Jakarta– Pemerintah akan menunggu hasil audit Badan Pemeriksa Keuangan (BPK) pada akhir 2017 sebagai pertimbangan untuk menambal defisit anggaran Badan Penyelenggara Jaminan Sosial (BPJS) Kesehatan.
Pernyataan itu menanggapi proyeksi BPJS Kesehatan terkait defisit anggaran tahun ini yang mencapai Rp9 triliun. Jumlah itu meningkat dari defisit tahun sebelumnya sekitar Rp8,56 triliun.
Direktur Penyusunan Anggaran Pendapatan dan Belanja Negara (APBN) Kementerian Keuangan Kunta Wibawa Dasa Nugraha mengatakan, hasil audit dari BPK diperlukan lantaran pemerintah belum memiliki proyeksi defisit secara rinci, meski status defisit tak pernah absen dari anggaran BPJS Kesehatan yang didirikan sejak 2014 lalu.
“Itu kan baru potensi (defisit Rp9 triliun). Kan belum diaudit BPK,” kata Kunta singkat kepada CNNIndonesia.com, Selasa (26/9).
Kendati ada potensi defisit anggaran, lanjut Kunta, badan yang bertanggung jawab langsung kepada Presiden itu tetap tak akan mendapat penyertaan modal negara (PMN) tahun depan.
“Tidak ada peningkatan (anggaran untuk BPJS Kesehatan),” tambahnya.
Alasannya, pemerintah ingin agar BPJS Kesehatan dapat mengelola keuangan dengan baik dan sehat sebagai lembaga yang menjalankan program Jaminan Kesehatan Nasional (JKN).
Selain itu, pemerintah juga berharap BPJS Kesehatan bisa lebih giat membidik peserta mandiri yang potensinya masih besar, sehingga bisa menjadi pemasukan bagi badan.
Berdasarkan rekam jejak anggaran BPJS Kesehatan, tercatat total suntikan pemerintah dalam empat tahun terakhir telah mencapai Rp15,9 triliun, yakni sekitar Rp500 miliar pada 2014, Rp5 triliun pada 2015, Rp6,9 triliun pada 2016, dan Rp3,6 triliun pada 2017.
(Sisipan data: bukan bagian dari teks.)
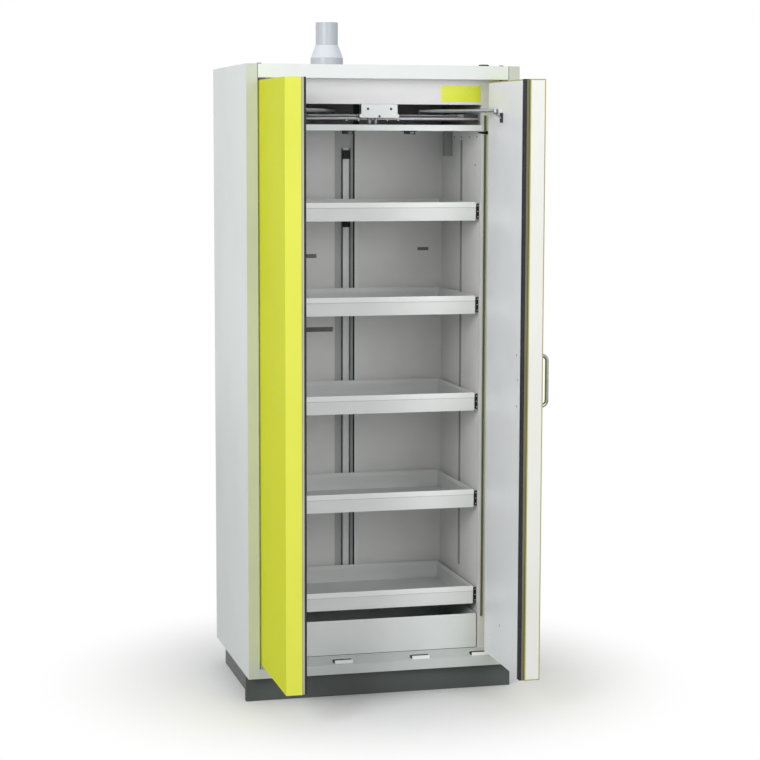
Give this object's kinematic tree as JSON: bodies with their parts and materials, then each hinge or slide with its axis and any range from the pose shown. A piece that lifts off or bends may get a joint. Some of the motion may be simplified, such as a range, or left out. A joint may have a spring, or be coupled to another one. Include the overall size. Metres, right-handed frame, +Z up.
{
  "type": "safety cabinet with pull-out trays",
  "caption": "Tall insulated safety cabinet with hinged doors, open pull-out trays on runners, a spill sump, a door closing mechanism and a round exhaust spigot on top.",
  "frame": {"origin": "floor level, at the middle of the body's width and depth", "axes": "+X to the right of a person in front of the cabinet, +Y to its rear panel, +Z up"},
  "size_m": [0.893, 0.9908, 2.2],
  "materials": {
    "casing_paint": "satin powder coat, light grey",
    "plinth_paint": "satin powder coat, anthracite",
    "mineral_board": "raw board, not seen from outside",
    "laminate": "smooth white laminate",
    "jamb_seal": "matt swelling strip, dark olive",
    "door_seal": "matt rubber, black",
    "door_paint": "satin powder coat, yellow",
    "edge_paint": "satin, off-white",
    "aluminium": "extruded, matt",
    "black_plastic": "moulded, black",
    "grey_plastic": "moulded, light grey",
    "tray_paint": "satin powder coat, light grey",
    "foot_steel": "zinc plated",
    "steel": "zinc plated or ground"
  },
  "bodies": {
    "cabinet": {"plinth_front_panel": "plinth_paint", "plinth_rails": "plinth_paint", "levelling_feet": "foot_steel", "base_pan": "casing_paint", "front_sill": "casing_paint", "side_panel_left": "casing_paint", "side_panel_right": "casing_paint", "top_panel": "casing_paint", "rear_panel": "casing_paint", "insulation_boards": "mineral_board", "front_jambs": "casing_paint", "jamb_seals": "jamb_seal", "side_linings": "laminate", "rear_boards": "laminate", "floor_plate": "laminate", "mechanism_shelf": "casing_paint", "cover_plate": "casing_paint", "centre_bracket": "casing_paint", "bracket_bolts": "steel", "guide_rail": "aluminium", "rail_end_brackets": "casing_paint", "closer_dampers": "steel", "thermal_release": "aluminium", "catch_blocks": "black_plastic", "run_on_blocks": "aluminium", "suction_rail": "aluminium", "rail_clips": "black_plastic", "air_duct": "grey_plastic", "exhaust_spigot": "grey_plastic", "top_caps": "black_plastic", "hinge_brackets": "steel", "hinge_pins": "steel", "outer_runners": "steel"},
    "door_left": {"door_left_shell": "door_paint", "door_left_core": "mineral_board", "door_left_inner_plate": "laminate", "door_left_seal": "door_seal", "door_left_pivot_blocks": "steel", "door_left_arm_bracket": "steel"},
    "door_right": {"door_right_shell": "door_paint", "door_right_core": "mineral_board", "door_right_inner_plate": "laminate", "door_right_seal": "door_seal", "door_right_pivot_blocks": "steel", "door_right_arm_bracket": "steel", "door_right_edge_plate": "edge_paint", "handle": "steel"},
    "arm_left": {"closer_arm_left": "steel"},
    "arm_right": {"closer_arm_right": "steel"},
    "tray_1": {"tray_1": "tray_paint"},
    "runners_1": {"middle_runners_1": "steel"},
    "tray_2": {"tray_2": "tray_paint"},
    "runners_2": {"middle_runners_2": "steel"},
    "tray_3": {"tray_3": "tray_paint"},
    "runners_3": {"middle_runners_3": "steel"},
    "tray_4": {"tray_4": "tray_paint"},
    "runners_4": {"middle_runners_4": "steel"},
    "tray_5": {"tray_5": "tray_paint"},
    "runners_5": {"middle_runners_5": "steel"},
    "sump": {"sump": "tray_paint"}
  },
  "joints": [
    {"name": "door_left_hinge", "type": "hinge", "parent": "cabinet", "child": "door_left", "pos_m": [-0.398, -0.294, 1.06], "axis": [0, 0, -1], "range_deg": [-90, 20]},
    {"name": "door_right_hinge", "type": "hinge", "parent": "cabinet", "child": "door_right", "pos_m": [0.398, -0.294, 1.06], "axis": [0, 0, 1], "range_deg": [-90, 20]},
    {"name": "arm_left_pivot", "type": "hinge", "parent": "door_left", "child": "arm_left", "pos_m": [-0.335, -0.4, 1.9], "axis": [0, 0, -1], "range_deg": [-30, 131]},
    {"name": "arm_right_pivot", "type": "hinge", "parent": "door_right", "child": "arm_right", "pos_m": [0.335, -0.4, 1.9], "axis": [0, 0, 1], "range_deg": [-30, 131]},
    {"name": "tray_1_slide", "type": "slide", "parent": "cabinet", "child": "tray_1", "axis": [0, -1, 0], "range_m": [0, 0.4]},
    {"name": "runners_1_slide", "type": "slide", "parent": "cabinet", "child": "runners_1", "axis": [0, -1, 0], "range_m": [0, 0.2]},
    {"name": "tray_2_slide", "type": "slide", "parent": "cabinet", "child": "tray_2", "axis": [0, -1, 0], "range_m": [0, 0.4]},
    {"name": "runners_2_slide", "type": "slide", "parent": "cabinet", "child": "runners_2", "axis": [0, -1, 0], "range_m": [0, 0.2]},
    {"name": "tray_3_slide", "type": "slide", "parent": "cabinet", "child": "tray_3", "axis": [0, -1, 0], "range_m": [0, 0.4]},
    {"name": "runners_3_slide", "type": "slide", "parent": "cabinet", "child": "runners_3", "axis": [0, -1, 0], "range_m": [0, 0.2]},
    {"name": "tray_4_slide", "type": "slide", "parent": "cabinet", "child": "tray_4", "axis": [0, -1, 0], "range_m": [0, 0.4]},
    {"name": "runners_4_slide", "type": "slide", "parent": "cabinet", "child": "runners_4", "axis": [0, -1, 0], "range_m": [0, 0.2]},
    {"name": "tray_5_slide", "type": "slide", "parent": "cabinet", "child": "tray_5", "axis": [0, -1, 0], "range_m": [0, 0.4]},
    {"name": "runners_5_slide", "type": "slide", "parent": "cabinet", "child": "runners_5", "axis": [0, -1, 0], "range_m": [0, 0.2]},
    {"name": "sump_slide", "type": "slide", "parent": "cabinet", "child": "sump", "axis": [0, -1, 0], "range_m": [0, 0.35]}
  ],
  "couplings": [
    {"joint": "arm_left_pivot", "follows": "door_left_hinge", "ratio": -1.4401},
    {"joint": "arm_right_pivot", "follows": "door_right_hinge", "ratio": -1.4401},
    {"joint": "runners_1_slide", "follows": "tray_1_slide", "ratio": 0.5},
    {"joint": "runners_2_slide", "follows": "tray_2_slide", "ratio": 0.5},
    {"joint": "runners_3_slide", "follows": "tray_3_slide", "ratio": 0.5},
    {"joint": "runners_4_slide", "follows": "tray_4_slide", "ratio": 0.5},
    {"joint": "runners_5_slide", "follows": "tray_5_slide", "ratio": 0.5}
  ]
}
Sayangnya, suntikan pemerintah belum mampu menutup kebocoran anggaran BPJS Kesehatan. Pada tahun ini, BPJS Kesehatan memproyeksi akan kembali mengalami defisit lantaran ketidakseimbangan besaran iuran yang didapat dari peserta BPJS dengan biaya yang harus dikeluarkan, khususnya untuk peserta golongan Penerima Bantuan Iuran (PBI).